Setelah momen penting itu kita
lewati, saya lebih sibuk bekerja di laundry, setelah masa-masa indah itu. Ia
mengajar di sebuah sekolah yang tidak jauh dari rumahnya, setelah pulang dari
sekolah, dia selalu menghubungi saya , ia selalu ingin datang bertemu dengan
saya, dan makan bersama dengan saya.
Setelah fase-fase itu kami lewati, kami kembali bicara serius untuk bagaimana langkah kita ke depan. Kami kemudian memutuskan untuk melanjutkan studi S2 bersama. Rencana saya di Malang dan dia tetap di Makassar. Tapi rencana adalah rencana yang kadang tidak bisa berjalan mulus, pandemi datang dan mengacaukan banyak hal. Banyak hal yang tutup di kota jni, termasuk tempat laundry yang menghidupi saya beberapa bulan seteah wisuda. Saya pulang ke kampung halaman selama beberapa bulan, saya begjtu rindu dengan kekasih saya, yang kali ini saya tinggal begitu lama. Ia juga berkali-kali menyatakan begjtu rindu dengan saya. Tapi, pandemi waktu ktu sedang hangat-hangatnya.
Hingga pada akhirnya saya gagal lanjut studi di Malang dan pada akhirnya tetap di Makassar, di kampus yang sama lagi dengannya. Satu hal, barangkali Tuhan dan alam raya tidak ingin kami berjauhan. Ia ingin kami berada di langit yang sama di kota yang sama. Setah studi S2 saya selesai, saya akan menikahinya, kedua orang tuaku, sudah kuberitahu tentang rencana itu.
Kisah-kisah yang kami lewati
adalah bukan kissh kisah tanpa kesedihan, pertengkaran dan amarah, tak ada
satupun hubungan yang bahagia tanpa bumbu-bumbu seperti itu, kita hanya perlu
menyikapinya dengan sebaik mungkin, meski kadang kala kita tenggalam di sana.

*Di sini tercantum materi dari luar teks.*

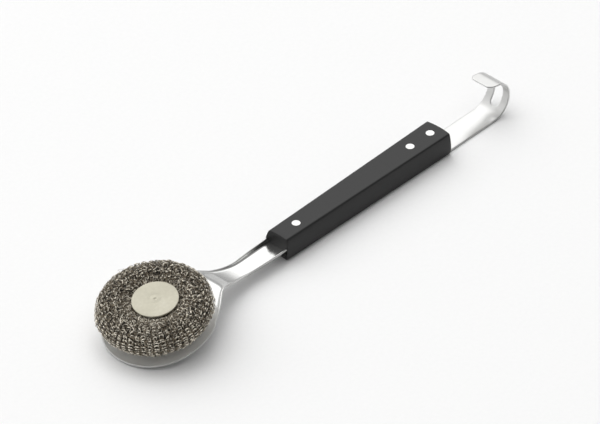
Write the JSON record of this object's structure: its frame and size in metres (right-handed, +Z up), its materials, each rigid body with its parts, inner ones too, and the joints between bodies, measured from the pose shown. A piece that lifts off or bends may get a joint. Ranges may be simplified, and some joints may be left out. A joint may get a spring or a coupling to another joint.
{
  "type": "grill cleaning brush",
  "caption": "Long-handled grill brush with a round knitted wire scourer clamped in a dished steel head, a riveted black handle and a slotted hanging hook.",
  "frame": {"origin": "centre of the tool's footprint, on the ground it lies on", "axes": "+X along the tool from the head to the hanging hook, +Z up out of the scourer, and +Y across the tool so that the frame is right-handed; the XZ plane is the tool's plane of symmetry"},
  "size_m": [0.4317, 0.0924, 0.0456],
  "materials": {
    "steel": "polished",
    "disc_steel": "dull, faintly yellow",
    "scourer_wire": "loosely knitted steel wire",
    "handle_black": "satin"
  },
  "bodies": {
    "brush": {"head_blade": "steel", "hook_strip": "steel", "upper_scale": "handle_black", "lower_scale": "handle_black", "front_rivet_cap": "steel", "front_rivet_post": "steel", "middle_rivet_cap": "steel", "middle_rivet_post": "steel", "rear_rivet_cap": "steel", "rear_rivet_post": "steel"},
    "scourer": {"scourer_ring": "scourer_wire"},
    "clamp": {"retaining_disc": "disc_steel", "threaded_boss": "steel"},
    "washer": {"lock_washer": "steel"},
    "screw": {"clamp_screw": "steel"}
  },
  "joints": [
    {"name": "scourer_lift", "type": "slide", "parent": "brush", "child": "scourer", "axis": [-0.1994, 0, 0.9799], "range_m": [0, 0.03]},
    {"name": "disc_lift", "type": "slide", "parent": "scourer", "child": "clamp", "axis": [-0.1994, 0, 0.9799], "range_m": [0, 0.04]},
    {"name": "screw_out", "type": "slide", "parent": "brush", "child": "washer", "axis": [0.1994, 0, -0.9799], "range_m": [0, 0.012]},
    {"name": "screw_turn", "type": "hinge", "parent": "washer", "child": "screw", "pos_m": [-0.16625, 0, 0.00397], "axis": [-0.1994, 0, 0.9799], "range_deg": [0, 5400.5]}
  ],
  "couplings": [
    {"joint": "screw_turn", "follows": "screw_out", "rad_per_m": 7854}
  ]
}
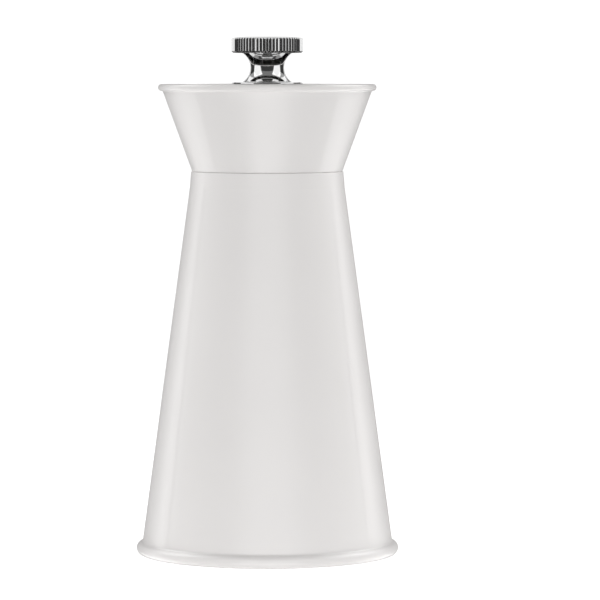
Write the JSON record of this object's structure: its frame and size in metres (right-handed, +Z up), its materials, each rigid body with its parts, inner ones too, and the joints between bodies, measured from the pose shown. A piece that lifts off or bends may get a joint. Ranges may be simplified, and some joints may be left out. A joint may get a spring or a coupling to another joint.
{
  "type": "pepper mill",
  "caption": "Free-standing hand pepper mill: white metal cone body with a rolled foot bead, a flared turning head, a chrome knurled finial nut and a ceramic burr grinder.",
  "frame": {"origin": "centre of the plane that the mill stands on", "axes": "+Z up along the mill's axis, from the foot to the knob; +X and +Y have no feature of their own outside, and +X runs along the crossbar under the burrs"},
  "size_m": [0.076, 0.076, 0.15],
  "materials": {
    "shell_paint": "satin-gloss white stove enamel on steel sheet",
    "bright_chrome": "bright chrome plating",
    "plain_steel": "bright drawn or blanked stainless steel",
    "screw_steel": "zinc-plated steel",
    "burr_ceramic": "unglazed sintered off-white ceramic",
    "natural_acetal": "moulded natural acetal",
    "white_plastic": "moulded white polypropylene, light texture",
    "dark_nylon": "moulded dark grey nylon",
    "grey_rubber": "matt moulded silicone rubber"
  },
  "bodies": {
    "body": {"body_shell": "shell_paint", "neck_ring": "natural_acetal", "hopper_liner": "white_plastic", "hopper_funnel": "white_plastic", "base_insert": "white_plastic", "foot_pad": "grey_rubber", "grinder_housing": "dark_nylon", "housing_screws": "screw_steel", "stator_ring": "burr_ceramic", "clamp_ring": "dark_nylon", "crossbar": "plain_steel", "crossbar_screws": "screw_steel"},
    "drive": {"drive_bush": "natural_acetal"},
    "spindle": {"spindle": "plain_steel", "rotor": "burr_ceramic", "rotor_hub": "dark_nylon", "spring": "plain_steel", "spring_washer": "plain_steel", "end_washer": "plain_steel", "retaining_clip": "plain_steel"},
    "head": {"head_shell": "shell_paint", "head_top_plate": "shell_paint", "head_core": "white_plastic", "head_seal": "grey_rubber", "drive_plate": "plain_steel", "drive_plate_screws": "screw_steel"},
    "washer": {"knob_washer": "bright_chrome"},
    "knob": {"knob": "bright_chrome"}
  },
  "joints": [
    {"name": "head_turn", "type": "hinge", "parent": "body", "child": "drive", "pos_m": [0, 0, 0.026], "axis": [0, 0, 1], "continuous": true},
    {"name": "grind_adjust", "type": "slide", "parent": "drive", "child": "spindle", "axis": [0, 0, 1], "range_m": [-0.0016, 0], "deforming": ["spring"]},
    {"name": "head_lift", "type": "slide", "parent": "drive", "child": "head", "axis": [0, 0, 1], "range_m": [0, 0.06]},
    {"name": "knob_lift", "type": "slide", "parent": "head", "child": "washer", "axis": [0, 0, 1], "range_m": [0, 0.014]},
    {"name": "knob_turn", "type": "hinge", "parent": "washer", "child": "knob", "pos_m": [0, 0, 0.1368], "axis": [0, 0, 1], "range_deg": [0, 720]}
  ],
  "couplings": [
    {"joint": "knob_turn", "follows": "grind_adjust", "rad_per_m": -7854}
  ]
}
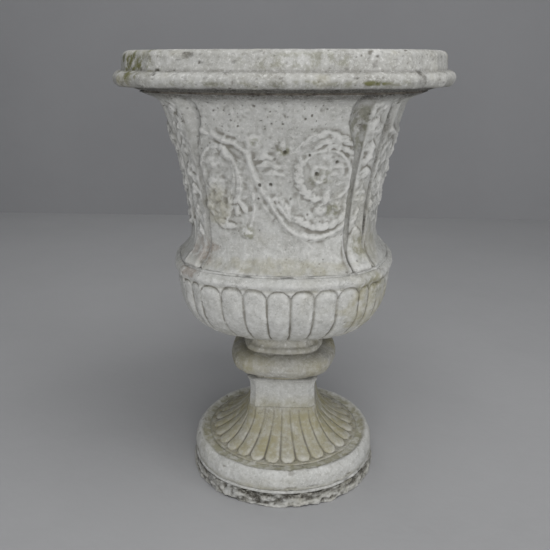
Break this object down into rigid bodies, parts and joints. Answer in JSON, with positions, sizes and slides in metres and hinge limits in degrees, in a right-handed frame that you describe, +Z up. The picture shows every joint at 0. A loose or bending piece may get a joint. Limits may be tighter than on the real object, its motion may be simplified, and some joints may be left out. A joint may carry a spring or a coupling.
{
  "type": "garden urn",
  "caption": "Tall weathered garden urn: moulded rim with canted corners, flared bell with foliage frieze, gadrooned bowl, cushion knop and fluted foot on a low plinth.",
  "frame": {"origin": "centre of the underside of the base slab, on the ground", "axes": "+Z up along the urn's axis; the front face looks towards -Y; +X is to the right seen from the front"},
  "size_m": [0.54, 0.54, 0.755],
  "materials": {
    "limewashed_terracotta": "matt, limewashed, weathered and pitted",
    "mortar": "rough lime mortar, dirty",
    "rod_steel": "dull, lightly rusted"
  },
  "bodies": {
    "root": {"rim": "limewashed_terracotta", "bell": "limewashed_terracotta", "bowl": "limewashed_terracotta", "knop": "limewashed_terracotta", "stem": "limewashed_terracotta", "foot": "limewashed_terracotta", "plinth": "limewashed_terracotta", "base_slab": "limewashed_terracotta", "rim_bed": "mortar", "bell_bed": "mortar", "bowl_bed": "mortar", "plinth_bed": "mortar", "tie_rod": "rod_steel", "top_washer": "rod_steel", "top_nut": "rod_steel", "bottom_washer": "rod_steel", "bottom_nut": "rod_steel"}
  },
  "joints": []
}
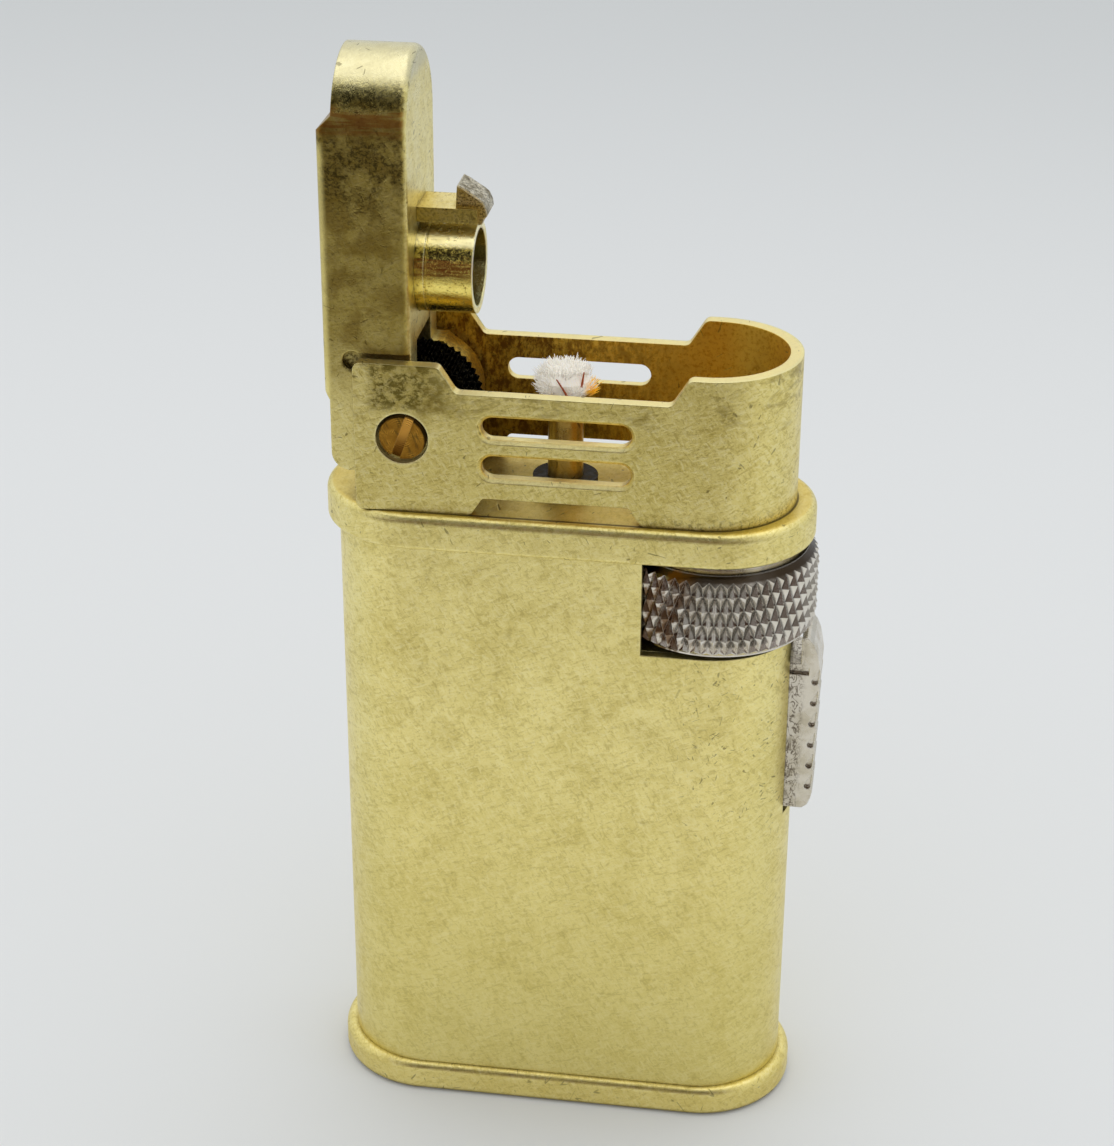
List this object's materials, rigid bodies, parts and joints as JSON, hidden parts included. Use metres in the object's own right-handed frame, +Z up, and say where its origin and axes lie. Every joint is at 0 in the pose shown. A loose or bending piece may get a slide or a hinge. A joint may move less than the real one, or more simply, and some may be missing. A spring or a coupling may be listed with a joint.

Paling tidak kita berdua saling mengingatkan, ada rencana besar yang belum kita
wujudkan berdua.
Kurang lebih 20 hari lagi, saat tulisan ini kubuat sampai subuh, dia akan berulang tahun. Saya tengah mempersiapkan kado sederhana untuknya yang semoga saja membuat dia senang. Ketika ulang tahunya 2 tahun lalu saya menghadiahkannya sebuah buku Mendengerkan Coldplay. Alasannya jelas dia begitu menyukai semua hal tentang coldplay sejak masih belia, sejak ia masih SMP. Bahkan saya pernah berkata pada dirinya, coba tuliskan saya sesuatu hal tentang coldplay yang begitu kita sukai itu.
Ada satu hal yang hampir saya lupa, dia adalah perempuan yang menenamani saya selama berhari hari di kedai sekitar Tamalanrea ketika saya mengerjakan Suhu Udara, tulisan-tulisan yang begitu lama mengendap di folder-folder laptop. Ia menemani saya duduk berjam-jam di depan laptop. Hingga pada akhirnya saya kirimkan ke penerbit. Masih ada begitu banyak hal kisah kisah yang belum saya tuliskan di sini, tetapi, saya berjanji akan melanjutkan tulisan inj di lain waktu, ketika kami berdua telah menikah, ketika kami berdua mencatatkan nama kami di buku nikah tentu saja.